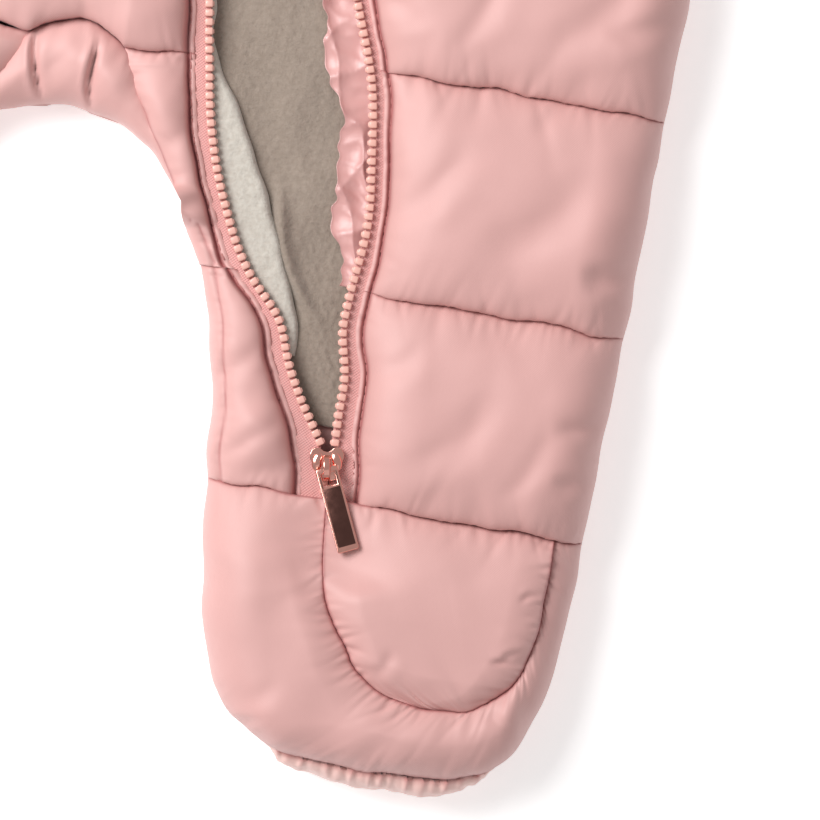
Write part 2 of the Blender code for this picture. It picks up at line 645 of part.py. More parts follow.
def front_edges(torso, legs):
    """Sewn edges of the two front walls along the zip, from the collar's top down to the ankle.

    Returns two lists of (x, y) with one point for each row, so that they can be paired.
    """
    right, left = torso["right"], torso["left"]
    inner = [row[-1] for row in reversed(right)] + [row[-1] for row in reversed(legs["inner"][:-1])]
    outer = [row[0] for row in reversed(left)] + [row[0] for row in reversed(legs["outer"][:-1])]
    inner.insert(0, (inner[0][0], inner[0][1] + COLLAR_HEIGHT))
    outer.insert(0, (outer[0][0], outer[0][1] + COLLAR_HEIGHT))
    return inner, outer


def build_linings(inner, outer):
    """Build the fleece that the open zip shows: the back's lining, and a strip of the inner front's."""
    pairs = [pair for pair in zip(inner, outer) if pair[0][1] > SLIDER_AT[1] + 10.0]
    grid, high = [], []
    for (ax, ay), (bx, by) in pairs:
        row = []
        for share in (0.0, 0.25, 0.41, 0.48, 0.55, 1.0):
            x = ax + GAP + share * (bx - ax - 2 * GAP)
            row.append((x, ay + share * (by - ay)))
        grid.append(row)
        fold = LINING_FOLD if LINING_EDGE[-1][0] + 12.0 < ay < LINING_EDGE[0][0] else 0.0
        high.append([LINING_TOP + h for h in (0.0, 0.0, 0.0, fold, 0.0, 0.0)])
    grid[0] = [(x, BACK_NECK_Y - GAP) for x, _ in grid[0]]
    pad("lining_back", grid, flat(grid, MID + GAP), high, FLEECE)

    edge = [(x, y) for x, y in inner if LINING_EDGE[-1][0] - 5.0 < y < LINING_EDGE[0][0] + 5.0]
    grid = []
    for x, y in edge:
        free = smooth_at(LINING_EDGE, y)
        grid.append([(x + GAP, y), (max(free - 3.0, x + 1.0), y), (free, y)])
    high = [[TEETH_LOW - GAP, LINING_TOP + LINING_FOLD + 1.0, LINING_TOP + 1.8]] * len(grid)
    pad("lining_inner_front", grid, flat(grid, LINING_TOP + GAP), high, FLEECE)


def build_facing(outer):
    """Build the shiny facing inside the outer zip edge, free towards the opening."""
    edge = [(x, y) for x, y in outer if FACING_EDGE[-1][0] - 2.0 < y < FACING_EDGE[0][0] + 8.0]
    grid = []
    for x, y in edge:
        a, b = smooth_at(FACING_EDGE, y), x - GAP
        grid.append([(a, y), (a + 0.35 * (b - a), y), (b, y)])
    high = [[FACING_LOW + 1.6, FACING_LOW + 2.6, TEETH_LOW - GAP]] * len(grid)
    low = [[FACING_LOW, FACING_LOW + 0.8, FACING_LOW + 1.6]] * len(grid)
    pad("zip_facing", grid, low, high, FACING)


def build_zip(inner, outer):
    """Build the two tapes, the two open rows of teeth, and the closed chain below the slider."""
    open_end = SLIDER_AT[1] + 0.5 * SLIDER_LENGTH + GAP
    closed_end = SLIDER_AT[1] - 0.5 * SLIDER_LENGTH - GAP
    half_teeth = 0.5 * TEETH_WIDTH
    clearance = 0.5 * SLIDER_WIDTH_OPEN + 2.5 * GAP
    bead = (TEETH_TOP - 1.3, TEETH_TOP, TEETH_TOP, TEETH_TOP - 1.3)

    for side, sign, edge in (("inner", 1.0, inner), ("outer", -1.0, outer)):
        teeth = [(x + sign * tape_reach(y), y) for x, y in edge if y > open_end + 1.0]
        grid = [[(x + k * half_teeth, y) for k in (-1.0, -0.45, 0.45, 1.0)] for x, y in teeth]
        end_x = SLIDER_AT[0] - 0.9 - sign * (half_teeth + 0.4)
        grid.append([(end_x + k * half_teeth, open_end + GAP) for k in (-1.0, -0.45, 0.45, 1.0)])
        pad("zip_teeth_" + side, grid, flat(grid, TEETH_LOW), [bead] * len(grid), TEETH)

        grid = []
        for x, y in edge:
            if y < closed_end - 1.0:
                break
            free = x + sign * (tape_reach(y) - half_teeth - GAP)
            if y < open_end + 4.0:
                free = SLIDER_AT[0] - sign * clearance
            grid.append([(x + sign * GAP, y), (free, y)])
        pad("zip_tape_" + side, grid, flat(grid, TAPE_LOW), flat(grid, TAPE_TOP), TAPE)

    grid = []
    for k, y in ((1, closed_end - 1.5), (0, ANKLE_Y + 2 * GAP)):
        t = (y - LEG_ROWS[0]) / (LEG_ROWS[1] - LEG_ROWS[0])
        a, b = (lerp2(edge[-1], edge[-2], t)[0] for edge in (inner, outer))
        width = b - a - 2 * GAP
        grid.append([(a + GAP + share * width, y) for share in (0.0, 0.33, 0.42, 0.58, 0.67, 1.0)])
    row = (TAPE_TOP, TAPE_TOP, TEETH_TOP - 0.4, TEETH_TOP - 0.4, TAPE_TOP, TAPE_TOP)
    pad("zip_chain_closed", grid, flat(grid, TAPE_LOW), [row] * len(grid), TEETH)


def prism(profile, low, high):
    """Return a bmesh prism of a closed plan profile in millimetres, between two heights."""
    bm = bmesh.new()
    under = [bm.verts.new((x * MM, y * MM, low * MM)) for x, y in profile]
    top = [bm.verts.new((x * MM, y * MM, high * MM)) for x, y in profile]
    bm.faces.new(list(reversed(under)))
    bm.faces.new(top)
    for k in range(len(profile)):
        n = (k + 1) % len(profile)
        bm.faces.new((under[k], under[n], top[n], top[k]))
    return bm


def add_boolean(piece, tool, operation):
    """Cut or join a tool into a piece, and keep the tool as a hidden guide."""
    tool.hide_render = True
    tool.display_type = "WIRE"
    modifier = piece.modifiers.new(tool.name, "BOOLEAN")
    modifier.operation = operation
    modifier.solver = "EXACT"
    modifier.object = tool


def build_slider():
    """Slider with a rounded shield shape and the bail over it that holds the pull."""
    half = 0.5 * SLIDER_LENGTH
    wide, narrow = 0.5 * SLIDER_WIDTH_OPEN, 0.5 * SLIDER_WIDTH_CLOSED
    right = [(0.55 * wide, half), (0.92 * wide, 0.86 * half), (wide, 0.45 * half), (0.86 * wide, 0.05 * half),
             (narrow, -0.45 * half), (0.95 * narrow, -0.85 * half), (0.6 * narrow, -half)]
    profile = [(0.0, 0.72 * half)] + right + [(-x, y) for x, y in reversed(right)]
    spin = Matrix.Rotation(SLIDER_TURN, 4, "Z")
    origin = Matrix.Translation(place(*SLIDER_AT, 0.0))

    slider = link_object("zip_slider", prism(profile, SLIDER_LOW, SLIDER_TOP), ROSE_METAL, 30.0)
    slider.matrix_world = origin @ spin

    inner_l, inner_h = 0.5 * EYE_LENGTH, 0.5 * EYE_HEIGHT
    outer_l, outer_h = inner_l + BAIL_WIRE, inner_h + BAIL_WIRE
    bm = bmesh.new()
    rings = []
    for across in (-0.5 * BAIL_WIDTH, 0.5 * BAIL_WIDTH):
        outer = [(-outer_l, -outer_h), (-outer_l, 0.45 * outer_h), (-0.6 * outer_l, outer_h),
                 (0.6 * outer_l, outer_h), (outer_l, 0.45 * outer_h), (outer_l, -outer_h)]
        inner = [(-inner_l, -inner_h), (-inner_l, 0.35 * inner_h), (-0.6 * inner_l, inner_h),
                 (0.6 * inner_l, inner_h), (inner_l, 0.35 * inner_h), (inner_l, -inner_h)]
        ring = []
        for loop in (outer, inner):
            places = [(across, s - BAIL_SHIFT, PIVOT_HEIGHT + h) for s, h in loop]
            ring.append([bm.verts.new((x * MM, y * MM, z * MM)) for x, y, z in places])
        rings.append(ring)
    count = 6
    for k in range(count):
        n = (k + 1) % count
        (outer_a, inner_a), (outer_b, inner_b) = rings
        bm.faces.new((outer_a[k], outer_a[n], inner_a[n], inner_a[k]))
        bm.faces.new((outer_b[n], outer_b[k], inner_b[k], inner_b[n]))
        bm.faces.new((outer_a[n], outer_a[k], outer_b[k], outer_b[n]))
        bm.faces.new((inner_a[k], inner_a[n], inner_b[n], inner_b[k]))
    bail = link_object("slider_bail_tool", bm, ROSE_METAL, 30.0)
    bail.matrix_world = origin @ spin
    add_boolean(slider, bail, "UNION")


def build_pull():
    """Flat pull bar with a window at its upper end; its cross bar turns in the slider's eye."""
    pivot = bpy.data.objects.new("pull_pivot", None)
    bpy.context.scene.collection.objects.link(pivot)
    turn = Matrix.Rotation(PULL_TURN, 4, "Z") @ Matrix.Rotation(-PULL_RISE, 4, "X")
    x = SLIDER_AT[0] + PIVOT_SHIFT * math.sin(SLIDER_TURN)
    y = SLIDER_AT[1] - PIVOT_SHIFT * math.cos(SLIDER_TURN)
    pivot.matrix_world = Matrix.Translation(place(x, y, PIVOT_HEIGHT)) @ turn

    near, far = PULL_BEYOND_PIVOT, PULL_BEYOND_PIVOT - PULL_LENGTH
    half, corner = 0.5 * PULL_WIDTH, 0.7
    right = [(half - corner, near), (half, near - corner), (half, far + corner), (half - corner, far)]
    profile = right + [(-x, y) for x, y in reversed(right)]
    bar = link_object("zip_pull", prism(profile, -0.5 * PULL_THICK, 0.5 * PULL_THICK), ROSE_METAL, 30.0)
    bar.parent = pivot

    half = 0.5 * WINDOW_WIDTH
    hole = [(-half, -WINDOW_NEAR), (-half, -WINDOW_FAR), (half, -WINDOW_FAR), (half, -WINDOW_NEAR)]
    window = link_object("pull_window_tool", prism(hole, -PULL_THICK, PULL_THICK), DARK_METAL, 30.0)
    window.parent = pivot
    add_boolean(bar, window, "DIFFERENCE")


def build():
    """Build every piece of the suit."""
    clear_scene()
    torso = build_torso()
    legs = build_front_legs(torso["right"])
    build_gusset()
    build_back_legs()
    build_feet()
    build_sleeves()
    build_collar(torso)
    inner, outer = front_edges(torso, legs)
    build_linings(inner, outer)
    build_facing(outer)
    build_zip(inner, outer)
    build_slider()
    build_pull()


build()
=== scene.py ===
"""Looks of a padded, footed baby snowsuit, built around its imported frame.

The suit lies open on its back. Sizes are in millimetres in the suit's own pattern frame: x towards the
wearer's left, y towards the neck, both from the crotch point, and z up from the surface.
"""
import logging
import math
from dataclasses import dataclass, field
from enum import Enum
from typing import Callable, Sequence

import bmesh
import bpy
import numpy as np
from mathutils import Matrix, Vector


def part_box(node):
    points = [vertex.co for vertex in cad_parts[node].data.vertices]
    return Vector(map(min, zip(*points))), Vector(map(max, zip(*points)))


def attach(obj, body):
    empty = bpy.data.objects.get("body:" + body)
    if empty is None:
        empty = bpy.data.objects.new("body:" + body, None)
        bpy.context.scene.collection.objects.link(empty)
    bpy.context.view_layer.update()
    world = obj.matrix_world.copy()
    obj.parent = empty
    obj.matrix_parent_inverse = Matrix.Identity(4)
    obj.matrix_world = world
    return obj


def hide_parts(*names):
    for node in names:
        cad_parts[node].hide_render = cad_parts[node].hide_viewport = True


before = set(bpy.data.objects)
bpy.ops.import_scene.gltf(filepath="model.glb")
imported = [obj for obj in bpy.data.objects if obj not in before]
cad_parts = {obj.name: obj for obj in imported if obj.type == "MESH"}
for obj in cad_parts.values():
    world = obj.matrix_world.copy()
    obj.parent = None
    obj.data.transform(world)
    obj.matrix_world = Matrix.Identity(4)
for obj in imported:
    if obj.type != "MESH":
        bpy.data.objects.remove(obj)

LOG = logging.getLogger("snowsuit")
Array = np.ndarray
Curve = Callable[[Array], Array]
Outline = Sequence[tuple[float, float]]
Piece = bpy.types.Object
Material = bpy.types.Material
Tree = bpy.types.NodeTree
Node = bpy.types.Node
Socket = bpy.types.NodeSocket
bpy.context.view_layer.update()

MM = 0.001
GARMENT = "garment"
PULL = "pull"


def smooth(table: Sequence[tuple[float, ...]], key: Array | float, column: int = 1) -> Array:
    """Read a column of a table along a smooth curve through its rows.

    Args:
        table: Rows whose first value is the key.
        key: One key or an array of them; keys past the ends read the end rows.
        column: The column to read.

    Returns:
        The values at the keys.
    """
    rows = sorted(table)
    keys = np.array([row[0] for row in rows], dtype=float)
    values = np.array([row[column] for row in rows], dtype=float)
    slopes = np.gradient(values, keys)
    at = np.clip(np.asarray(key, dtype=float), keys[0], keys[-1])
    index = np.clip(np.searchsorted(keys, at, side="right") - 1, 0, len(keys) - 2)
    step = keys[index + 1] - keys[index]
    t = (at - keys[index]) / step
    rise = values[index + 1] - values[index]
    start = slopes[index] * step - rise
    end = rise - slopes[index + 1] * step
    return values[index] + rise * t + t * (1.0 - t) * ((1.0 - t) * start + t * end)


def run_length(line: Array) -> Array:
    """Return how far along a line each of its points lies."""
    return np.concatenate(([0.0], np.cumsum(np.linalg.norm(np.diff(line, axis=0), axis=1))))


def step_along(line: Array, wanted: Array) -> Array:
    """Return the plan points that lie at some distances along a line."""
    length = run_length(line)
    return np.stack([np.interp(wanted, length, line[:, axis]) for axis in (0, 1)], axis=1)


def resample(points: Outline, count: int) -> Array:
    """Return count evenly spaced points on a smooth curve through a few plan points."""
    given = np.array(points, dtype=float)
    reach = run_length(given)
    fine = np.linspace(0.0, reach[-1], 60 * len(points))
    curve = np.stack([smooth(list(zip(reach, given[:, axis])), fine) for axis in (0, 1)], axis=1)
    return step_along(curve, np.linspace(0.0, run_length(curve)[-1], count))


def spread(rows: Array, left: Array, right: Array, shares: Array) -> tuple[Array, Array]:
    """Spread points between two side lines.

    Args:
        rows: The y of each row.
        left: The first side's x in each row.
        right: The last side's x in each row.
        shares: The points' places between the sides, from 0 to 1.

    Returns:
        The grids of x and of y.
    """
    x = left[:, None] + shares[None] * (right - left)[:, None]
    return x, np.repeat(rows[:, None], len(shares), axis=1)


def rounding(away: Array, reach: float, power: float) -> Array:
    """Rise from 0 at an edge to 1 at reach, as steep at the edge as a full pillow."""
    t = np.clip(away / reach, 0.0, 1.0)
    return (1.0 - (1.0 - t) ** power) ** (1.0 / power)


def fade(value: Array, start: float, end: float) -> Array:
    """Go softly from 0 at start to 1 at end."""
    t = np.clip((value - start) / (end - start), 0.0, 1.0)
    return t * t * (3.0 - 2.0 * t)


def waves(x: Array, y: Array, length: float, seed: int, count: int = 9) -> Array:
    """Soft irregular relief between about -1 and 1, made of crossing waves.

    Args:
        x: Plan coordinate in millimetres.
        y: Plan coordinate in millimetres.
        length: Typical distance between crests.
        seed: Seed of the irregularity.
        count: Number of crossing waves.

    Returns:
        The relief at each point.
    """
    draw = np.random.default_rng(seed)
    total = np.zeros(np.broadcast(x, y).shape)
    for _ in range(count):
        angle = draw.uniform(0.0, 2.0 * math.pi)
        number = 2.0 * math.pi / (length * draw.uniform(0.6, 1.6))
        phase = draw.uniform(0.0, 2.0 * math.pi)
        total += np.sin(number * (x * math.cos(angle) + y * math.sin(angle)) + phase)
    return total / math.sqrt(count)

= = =

WHAT THE TASK REQUIRES:
Within the material above, extract exactly the lines that start at the line containing "torso = build_torso()" and stop after the line containing "its imported frame.", and only those.

WRITTEN ANSWER:
    torso = build_torso()
    legs = build_front_legs(torso["right"])
    build_gusset()
    build_back_legs()
    build_feet()
    build_sleeves()
    build_collar(torso)
    inner, outer = front_edges(torso, legs)
    build_linings(inner, outer)
    build_facing(outer)
    build_zip(inner, outer)
    build_slider()
    build_pull()


build()
=== scene.py ===
"""Looks of a padded, footed baby snowsuit, built around its imported frame.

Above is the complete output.